Report how many lines in the records below contain the word "More". Give only the number.

[Records with modeling code]
-- start --

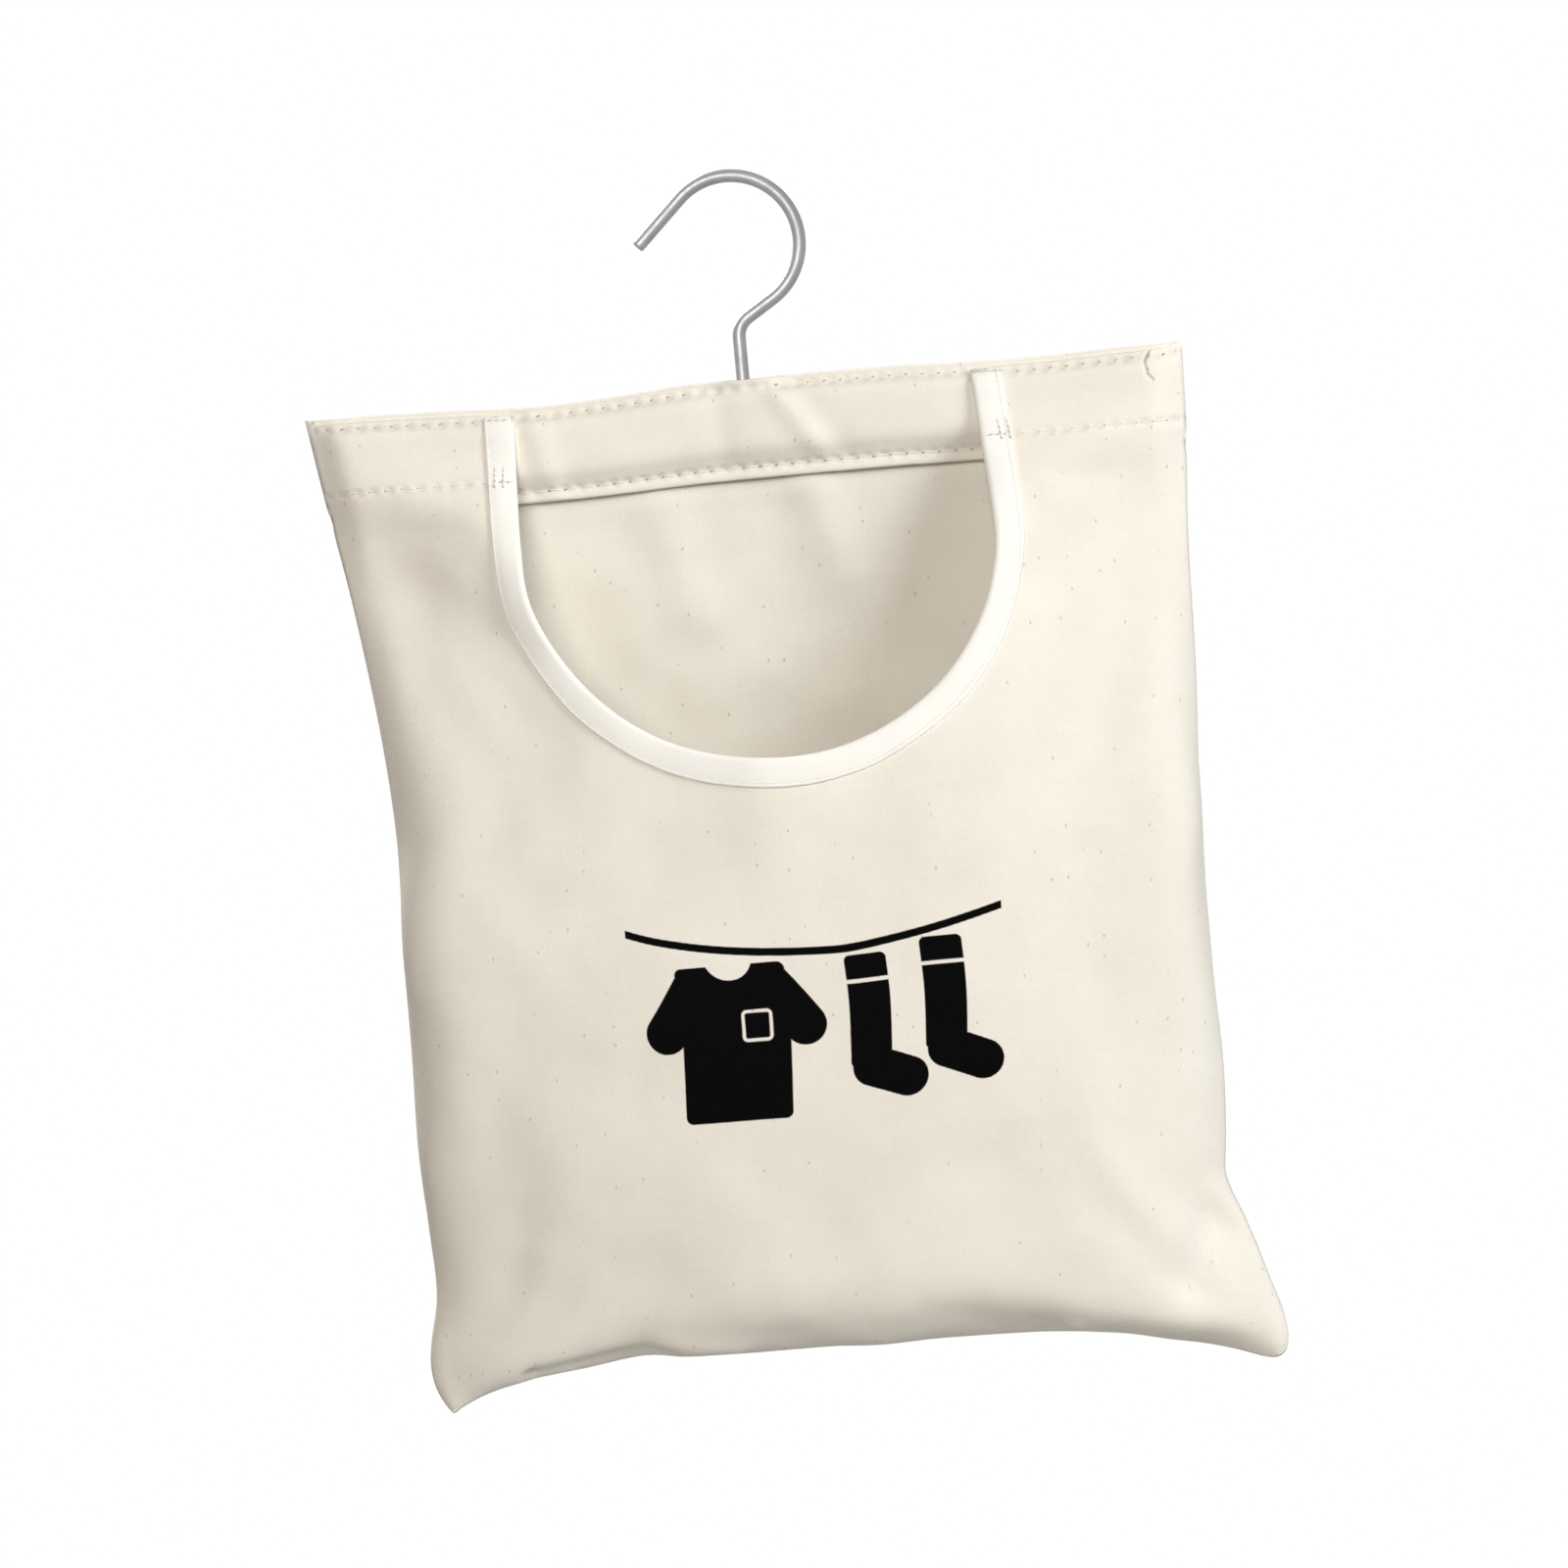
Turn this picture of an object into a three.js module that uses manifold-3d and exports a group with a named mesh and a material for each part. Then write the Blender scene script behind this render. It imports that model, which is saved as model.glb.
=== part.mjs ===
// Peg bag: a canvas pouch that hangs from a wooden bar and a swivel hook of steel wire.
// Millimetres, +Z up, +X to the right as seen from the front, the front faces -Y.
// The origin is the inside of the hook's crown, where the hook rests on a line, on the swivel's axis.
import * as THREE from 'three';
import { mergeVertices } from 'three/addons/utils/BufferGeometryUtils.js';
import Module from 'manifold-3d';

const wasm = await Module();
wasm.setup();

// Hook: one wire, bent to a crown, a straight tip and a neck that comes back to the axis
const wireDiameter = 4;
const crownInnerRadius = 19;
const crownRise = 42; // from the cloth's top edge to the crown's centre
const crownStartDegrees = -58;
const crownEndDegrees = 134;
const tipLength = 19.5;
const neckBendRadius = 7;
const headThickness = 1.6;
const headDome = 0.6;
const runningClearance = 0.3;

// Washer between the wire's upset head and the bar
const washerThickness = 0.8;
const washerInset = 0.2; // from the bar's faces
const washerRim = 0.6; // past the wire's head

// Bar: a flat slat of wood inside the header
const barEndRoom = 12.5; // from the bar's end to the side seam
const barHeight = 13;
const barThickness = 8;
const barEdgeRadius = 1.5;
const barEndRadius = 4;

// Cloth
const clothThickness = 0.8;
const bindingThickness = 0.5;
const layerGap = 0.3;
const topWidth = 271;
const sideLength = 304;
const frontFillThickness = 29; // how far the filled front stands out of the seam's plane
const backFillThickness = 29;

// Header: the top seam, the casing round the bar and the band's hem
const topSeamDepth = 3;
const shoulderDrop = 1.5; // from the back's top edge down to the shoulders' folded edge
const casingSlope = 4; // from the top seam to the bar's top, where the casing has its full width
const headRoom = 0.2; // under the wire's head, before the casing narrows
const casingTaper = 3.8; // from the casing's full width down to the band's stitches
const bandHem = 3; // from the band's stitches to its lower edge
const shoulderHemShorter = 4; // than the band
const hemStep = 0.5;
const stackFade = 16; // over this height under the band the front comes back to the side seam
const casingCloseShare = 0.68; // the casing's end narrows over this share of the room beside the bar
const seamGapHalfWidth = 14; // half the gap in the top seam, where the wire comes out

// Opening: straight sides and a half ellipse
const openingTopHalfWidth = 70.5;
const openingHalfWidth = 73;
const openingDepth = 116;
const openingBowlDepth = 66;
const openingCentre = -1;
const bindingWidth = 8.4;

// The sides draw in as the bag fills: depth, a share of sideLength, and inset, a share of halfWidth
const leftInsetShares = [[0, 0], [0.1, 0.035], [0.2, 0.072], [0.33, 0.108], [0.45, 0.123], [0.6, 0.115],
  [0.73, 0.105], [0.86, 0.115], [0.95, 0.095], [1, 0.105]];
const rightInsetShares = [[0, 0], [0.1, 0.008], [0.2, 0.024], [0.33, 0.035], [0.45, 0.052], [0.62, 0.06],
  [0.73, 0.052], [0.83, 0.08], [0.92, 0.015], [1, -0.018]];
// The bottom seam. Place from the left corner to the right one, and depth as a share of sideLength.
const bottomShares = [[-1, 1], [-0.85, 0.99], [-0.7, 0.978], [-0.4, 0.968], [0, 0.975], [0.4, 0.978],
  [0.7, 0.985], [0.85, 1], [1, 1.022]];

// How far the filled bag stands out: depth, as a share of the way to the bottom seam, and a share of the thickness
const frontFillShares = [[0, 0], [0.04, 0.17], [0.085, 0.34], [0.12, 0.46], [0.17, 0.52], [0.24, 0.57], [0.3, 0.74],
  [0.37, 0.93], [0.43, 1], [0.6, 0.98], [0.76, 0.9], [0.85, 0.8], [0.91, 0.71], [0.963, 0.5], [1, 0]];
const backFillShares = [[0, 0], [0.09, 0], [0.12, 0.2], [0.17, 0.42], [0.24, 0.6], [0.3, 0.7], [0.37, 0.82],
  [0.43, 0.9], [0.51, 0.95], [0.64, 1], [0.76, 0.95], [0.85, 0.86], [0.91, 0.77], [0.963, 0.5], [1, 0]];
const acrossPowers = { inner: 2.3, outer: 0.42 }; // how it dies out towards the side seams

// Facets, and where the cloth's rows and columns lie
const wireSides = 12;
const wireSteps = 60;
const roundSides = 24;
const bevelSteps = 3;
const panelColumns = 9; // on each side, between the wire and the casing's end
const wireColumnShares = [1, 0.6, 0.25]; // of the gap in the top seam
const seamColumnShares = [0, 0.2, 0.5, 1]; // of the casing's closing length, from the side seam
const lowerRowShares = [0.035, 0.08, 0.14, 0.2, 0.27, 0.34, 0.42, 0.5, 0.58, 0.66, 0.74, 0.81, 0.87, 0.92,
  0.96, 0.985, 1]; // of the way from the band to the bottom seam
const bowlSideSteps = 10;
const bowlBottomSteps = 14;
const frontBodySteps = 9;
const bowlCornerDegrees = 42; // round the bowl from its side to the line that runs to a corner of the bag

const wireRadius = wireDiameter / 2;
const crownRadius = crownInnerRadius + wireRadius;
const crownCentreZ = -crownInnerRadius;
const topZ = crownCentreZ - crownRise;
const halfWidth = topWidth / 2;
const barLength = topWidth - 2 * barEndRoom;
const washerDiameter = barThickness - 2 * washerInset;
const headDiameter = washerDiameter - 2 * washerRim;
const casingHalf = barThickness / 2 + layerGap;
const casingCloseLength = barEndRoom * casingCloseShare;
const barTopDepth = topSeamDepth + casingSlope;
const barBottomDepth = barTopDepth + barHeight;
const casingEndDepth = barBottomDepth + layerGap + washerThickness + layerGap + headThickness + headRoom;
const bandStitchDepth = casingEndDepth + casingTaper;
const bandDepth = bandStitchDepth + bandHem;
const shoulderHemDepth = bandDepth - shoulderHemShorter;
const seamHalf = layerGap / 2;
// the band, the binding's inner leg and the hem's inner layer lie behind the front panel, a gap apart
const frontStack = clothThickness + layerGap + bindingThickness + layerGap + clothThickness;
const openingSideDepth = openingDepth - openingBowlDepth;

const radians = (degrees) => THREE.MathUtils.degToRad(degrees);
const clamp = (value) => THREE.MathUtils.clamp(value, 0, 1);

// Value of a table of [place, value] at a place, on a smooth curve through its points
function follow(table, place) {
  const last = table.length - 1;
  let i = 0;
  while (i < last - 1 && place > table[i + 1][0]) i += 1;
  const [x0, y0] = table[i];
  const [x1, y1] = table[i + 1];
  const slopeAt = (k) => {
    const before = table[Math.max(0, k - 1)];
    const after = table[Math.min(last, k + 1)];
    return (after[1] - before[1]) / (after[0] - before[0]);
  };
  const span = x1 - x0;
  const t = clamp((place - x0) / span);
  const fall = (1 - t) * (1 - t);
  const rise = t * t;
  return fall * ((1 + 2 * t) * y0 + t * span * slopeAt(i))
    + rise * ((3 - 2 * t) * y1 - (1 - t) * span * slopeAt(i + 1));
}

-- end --
-- start --

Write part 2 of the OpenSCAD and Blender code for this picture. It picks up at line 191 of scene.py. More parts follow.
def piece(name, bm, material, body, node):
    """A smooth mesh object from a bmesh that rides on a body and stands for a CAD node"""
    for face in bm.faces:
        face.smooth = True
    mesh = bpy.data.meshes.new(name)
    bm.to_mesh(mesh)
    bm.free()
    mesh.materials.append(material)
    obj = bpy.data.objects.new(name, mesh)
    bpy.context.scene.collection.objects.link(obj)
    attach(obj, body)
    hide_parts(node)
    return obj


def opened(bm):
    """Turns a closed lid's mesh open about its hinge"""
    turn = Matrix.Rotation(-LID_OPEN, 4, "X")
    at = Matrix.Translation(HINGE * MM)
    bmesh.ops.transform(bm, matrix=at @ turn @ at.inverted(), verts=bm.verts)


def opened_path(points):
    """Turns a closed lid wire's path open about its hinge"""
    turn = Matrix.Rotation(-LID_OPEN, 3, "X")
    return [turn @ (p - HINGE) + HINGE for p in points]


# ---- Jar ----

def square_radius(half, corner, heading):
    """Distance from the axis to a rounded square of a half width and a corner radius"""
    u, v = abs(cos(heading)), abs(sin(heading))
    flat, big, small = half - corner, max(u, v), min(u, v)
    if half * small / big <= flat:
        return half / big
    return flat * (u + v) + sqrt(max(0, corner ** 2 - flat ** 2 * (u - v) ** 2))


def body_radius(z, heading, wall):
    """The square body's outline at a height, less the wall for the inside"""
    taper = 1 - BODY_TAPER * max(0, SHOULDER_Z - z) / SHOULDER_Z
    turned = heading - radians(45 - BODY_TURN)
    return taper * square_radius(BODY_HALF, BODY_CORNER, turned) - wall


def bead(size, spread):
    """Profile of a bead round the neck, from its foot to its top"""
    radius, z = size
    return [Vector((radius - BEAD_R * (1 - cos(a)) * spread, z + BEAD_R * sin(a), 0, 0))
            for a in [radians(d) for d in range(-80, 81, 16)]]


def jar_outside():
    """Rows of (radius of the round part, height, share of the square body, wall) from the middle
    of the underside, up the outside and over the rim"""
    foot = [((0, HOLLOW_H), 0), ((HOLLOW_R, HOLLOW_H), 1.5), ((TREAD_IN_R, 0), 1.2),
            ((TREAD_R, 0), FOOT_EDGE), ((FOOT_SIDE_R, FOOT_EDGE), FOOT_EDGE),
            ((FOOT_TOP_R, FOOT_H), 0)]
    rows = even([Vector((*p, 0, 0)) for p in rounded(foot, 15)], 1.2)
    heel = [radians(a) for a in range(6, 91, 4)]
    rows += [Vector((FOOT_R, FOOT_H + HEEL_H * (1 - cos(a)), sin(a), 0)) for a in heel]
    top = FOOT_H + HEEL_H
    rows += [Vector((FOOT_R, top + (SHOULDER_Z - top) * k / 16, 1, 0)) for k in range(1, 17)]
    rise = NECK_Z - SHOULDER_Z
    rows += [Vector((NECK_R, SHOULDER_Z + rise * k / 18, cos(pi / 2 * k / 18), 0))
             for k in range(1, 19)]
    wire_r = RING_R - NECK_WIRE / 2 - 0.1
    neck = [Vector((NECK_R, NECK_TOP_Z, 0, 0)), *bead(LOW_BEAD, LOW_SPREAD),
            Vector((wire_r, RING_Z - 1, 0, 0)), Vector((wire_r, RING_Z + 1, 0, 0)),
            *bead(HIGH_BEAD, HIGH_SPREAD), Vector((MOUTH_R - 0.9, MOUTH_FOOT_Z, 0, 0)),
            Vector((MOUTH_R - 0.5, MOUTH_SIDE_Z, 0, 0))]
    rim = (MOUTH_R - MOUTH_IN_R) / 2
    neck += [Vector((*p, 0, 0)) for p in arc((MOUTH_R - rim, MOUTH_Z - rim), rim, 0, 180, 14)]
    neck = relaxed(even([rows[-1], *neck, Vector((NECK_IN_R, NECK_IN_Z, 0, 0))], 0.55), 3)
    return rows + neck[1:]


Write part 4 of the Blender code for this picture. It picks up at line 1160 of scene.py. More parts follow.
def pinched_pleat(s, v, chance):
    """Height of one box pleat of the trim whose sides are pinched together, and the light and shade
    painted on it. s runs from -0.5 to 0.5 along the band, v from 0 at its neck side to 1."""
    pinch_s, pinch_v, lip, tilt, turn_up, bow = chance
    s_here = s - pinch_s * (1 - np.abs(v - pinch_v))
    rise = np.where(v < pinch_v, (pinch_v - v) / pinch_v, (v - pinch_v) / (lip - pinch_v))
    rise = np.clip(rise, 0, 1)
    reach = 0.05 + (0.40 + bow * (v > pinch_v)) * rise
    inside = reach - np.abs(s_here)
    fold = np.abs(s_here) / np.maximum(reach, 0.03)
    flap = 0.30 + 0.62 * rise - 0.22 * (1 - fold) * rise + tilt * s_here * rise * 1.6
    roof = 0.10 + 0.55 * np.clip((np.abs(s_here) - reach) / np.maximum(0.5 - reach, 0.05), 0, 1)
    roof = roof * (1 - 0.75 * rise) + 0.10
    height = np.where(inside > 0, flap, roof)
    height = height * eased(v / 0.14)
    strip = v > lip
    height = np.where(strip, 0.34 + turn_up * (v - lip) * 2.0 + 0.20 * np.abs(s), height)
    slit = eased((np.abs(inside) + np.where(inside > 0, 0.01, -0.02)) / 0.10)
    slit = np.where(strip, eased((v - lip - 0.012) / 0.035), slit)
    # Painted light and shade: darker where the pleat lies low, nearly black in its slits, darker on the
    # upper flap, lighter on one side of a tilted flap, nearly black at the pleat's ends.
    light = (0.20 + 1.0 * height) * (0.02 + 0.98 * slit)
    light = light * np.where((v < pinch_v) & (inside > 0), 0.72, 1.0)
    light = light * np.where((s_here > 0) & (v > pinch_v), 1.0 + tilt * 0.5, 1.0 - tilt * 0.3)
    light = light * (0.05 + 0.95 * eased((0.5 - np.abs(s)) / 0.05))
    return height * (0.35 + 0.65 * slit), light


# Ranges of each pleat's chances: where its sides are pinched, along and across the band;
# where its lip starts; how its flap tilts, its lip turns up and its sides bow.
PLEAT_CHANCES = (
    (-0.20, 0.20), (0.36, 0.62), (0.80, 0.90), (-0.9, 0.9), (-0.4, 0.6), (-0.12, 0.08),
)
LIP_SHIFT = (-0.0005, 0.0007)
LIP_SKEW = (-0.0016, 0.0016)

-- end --

### [Correct result]
2